— Start ITEMS —

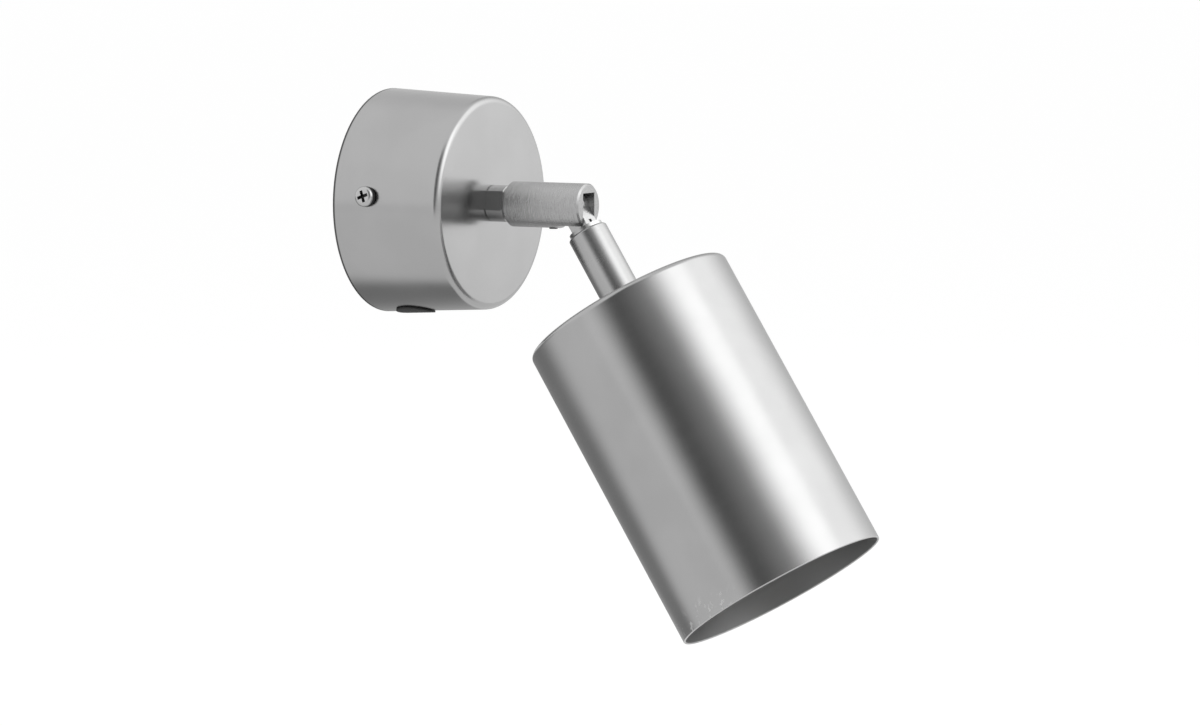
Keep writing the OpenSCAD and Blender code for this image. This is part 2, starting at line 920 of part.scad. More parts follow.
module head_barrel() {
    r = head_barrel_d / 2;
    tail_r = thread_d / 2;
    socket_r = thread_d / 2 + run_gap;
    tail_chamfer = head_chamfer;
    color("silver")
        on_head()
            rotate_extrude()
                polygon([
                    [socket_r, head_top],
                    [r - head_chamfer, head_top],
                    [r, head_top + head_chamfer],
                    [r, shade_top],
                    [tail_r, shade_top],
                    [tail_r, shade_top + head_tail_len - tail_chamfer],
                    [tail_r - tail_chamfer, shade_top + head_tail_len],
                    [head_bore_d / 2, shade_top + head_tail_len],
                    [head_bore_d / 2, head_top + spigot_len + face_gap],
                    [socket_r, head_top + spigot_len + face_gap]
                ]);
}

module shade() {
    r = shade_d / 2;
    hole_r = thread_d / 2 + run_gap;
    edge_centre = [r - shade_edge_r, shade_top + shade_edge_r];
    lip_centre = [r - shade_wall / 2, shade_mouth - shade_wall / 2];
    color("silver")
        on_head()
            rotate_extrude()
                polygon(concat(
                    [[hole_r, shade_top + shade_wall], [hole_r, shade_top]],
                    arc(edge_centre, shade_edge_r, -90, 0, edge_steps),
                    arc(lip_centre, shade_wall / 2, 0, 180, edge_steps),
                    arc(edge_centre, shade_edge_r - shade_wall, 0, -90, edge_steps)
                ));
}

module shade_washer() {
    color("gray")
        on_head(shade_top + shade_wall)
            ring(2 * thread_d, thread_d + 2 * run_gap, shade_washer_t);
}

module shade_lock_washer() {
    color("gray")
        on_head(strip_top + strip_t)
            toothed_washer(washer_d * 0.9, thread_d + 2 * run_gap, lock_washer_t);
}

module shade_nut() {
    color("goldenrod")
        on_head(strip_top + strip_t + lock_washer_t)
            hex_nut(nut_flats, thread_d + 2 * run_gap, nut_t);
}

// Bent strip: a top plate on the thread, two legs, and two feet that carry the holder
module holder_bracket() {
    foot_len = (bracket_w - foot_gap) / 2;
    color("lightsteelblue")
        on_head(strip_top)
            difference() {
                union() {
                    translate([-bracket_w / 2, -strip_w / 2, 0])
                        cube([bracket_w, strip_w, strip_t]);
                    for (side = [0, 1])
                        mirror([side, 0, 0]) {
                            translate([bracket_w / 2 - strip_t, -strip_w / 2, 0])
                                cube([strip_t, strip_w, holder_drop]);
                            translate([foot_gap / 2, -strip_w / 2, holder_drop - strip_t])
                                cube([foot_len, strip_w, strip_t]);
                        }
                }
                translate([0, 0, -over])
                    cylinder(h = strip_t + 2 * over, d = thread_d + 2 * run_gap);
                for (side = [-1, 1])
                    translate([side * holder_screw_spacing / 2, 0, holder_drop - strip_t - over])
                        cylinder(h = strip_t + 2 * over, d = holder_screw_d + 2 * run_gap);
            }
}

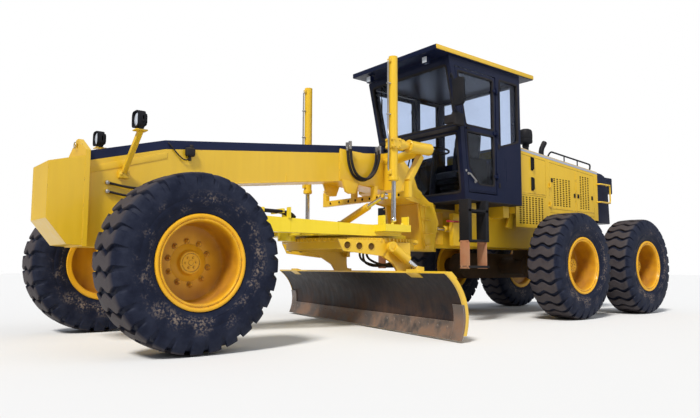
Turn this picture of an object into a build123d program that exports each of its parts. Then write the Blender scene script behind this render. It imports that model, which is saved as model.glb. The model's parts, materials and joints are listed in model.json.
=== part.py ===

— End ITEMS —

→ YOUR TASK: The full set of records should be duplicated exactly.

→ FINISHED EXERCISE:
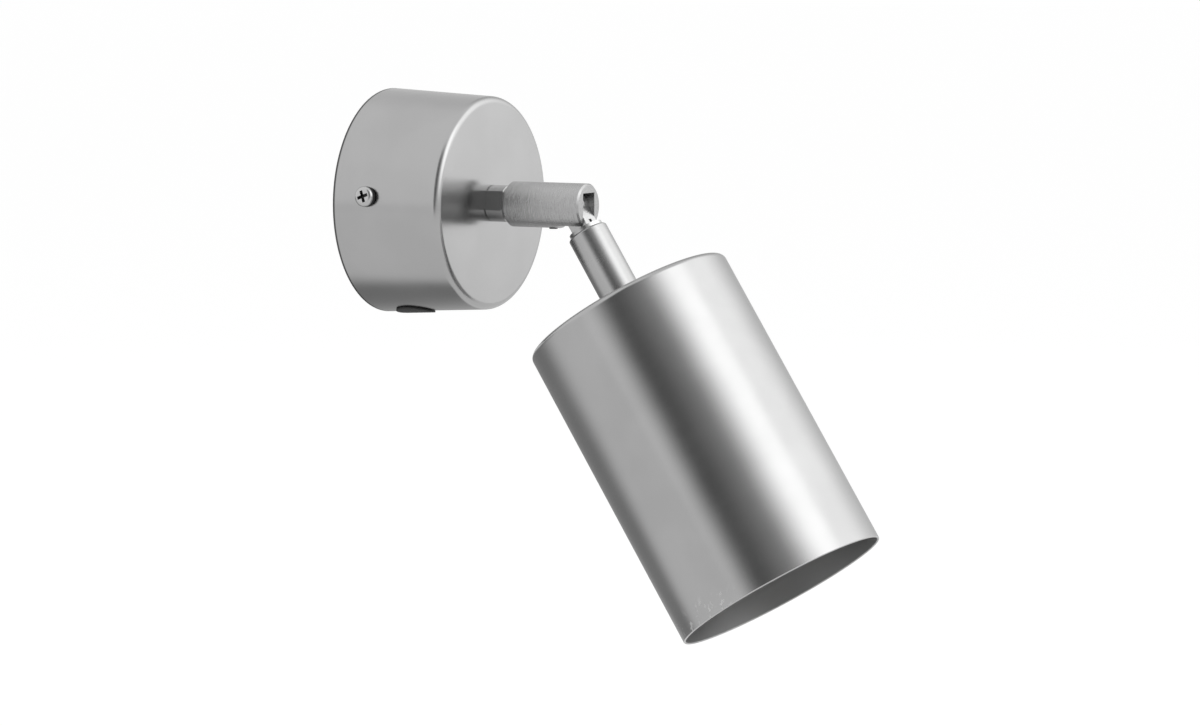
Keep writing the OpenSCAD and Blender code for this image. This is part 2, starting at line 920 of part.scad. More parts follow.
module head_barrel() {
    r = head_barrel_d / 2;
    tail_r = thread_d / 2;
    socket_r = thread_d / 2 + run_gap;
    tail_chamfer = head_chamfer;
    color("silver")
        on_head()
            rotate_extrude()
                polygon([
                    [socket_r, head_top],
                    [r - head_chamfer, head_top],
                    [r, head_top + head_chamfer],
                    [r, shade_top],
                    [tail_r, shade_top],
                    [tail_r, shade_top + head_tail_len - tail_chamfer],
                    [tail_r - tail_chamfer, shade_top + head_tail_len],
                    [head_bore_d / 2, shade_top + head_tail_len],
                    [head_bore_d / 2, head_top + spigot_len + face_gap],
                    [socket_r, head_top + spigot_len + face_gap]
                ]);
}

module shade() {
    r = shade_d / 2;
    hole_r = thread_d / 2 + run_gap;
    edge_centre = [r - shade_edge_r, shade_top + shade_edge_r];
    lip_centre = [r - shade_wall / 2, shade_mouth - shade_wall / 2];
    color("silver")
        on_head()
            rotate_extrude()
                polygon(concat(
                    [[hole_r, shade_top + shade_wall], [hole_r, shade_top]],
                    arc(edge_centre, shade_edge_r, -90, 0, edge_steps),
                    arc(lip_centre, shade_wall / 2, 0, 180, edge_steps),
                    arc(edge_centre, shade_edge_r - shade_wall, 0, -90, edge_steps)
                ));
}

module shade_washer() {
    color("gray")
        on_head(shade_top + shade_wall)
            ring(2 * thread_d, thread_d + 2 * run_gap, shade_washer_t);
}

module shade_lock_washer() {
    color("gray")
        on_head(strip_top + strip_t)
            toothed_washer(washer_d * 0.9, thread_d + 2 * run_gap, lock_washer_t);
}

module shade_nut() {
    color("goldenrod")
        on_head(strip_top + strip_t + lock_washer_t)
            hex_nut(nut_flats, thread_d + 2 * run_gap, nut_t);
}

// Bent strip: a top plate on the thread, two legs, and two feet that carry the holder
module holder_bracket() {
    foot_len = (bracket_w - foot_gap) / 2;
    color("lightsteelblue")
        on_head(strip_top)
            difference() {
                union() {
                    translate([-bracket_w / 2, -strip_w / 2, 0])
                        cube([bracket_w, strip_w, strip_t]);
                    for (side = [0, 1])
                        mirror([side, 0, 0]) {
                            translate([bracket_w / 2 - strip_t, -strip_w / 2, 0])
                                cube([strip_t, strip_w, holder_drop]);
                            translate([foot_gap / 2, -strip_w / 2, holder_drop - strip_t])
                                cube([foot_len, strip_w, strip_t]);
                        }
                }
                translate([0, 0, -over])
                    cylinder(h = strip_t + 2 * over, d = thread_d + 2 * run_gap);
                for (side = [-1, 1])
                    translate([side * holder_screw_spacing / 2, 0, holder_drop - strip_t - over])
                        cylinder(h = strip_t + 2 * over, d = holder_screw_d + 2 * run_gap);
            }
}

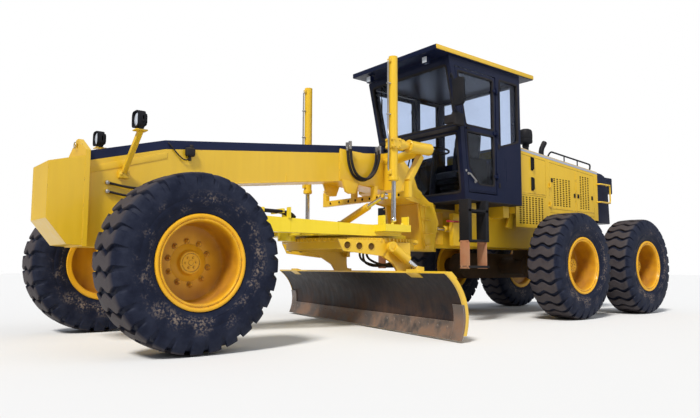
Turn this picture of an object into a build123d program that exports each of its parts. Then write the Blender scene script behind this render. It imports that model, which is saved as model.glb. The model's parts, materials and joints are listed in model.json.
=== part.py ===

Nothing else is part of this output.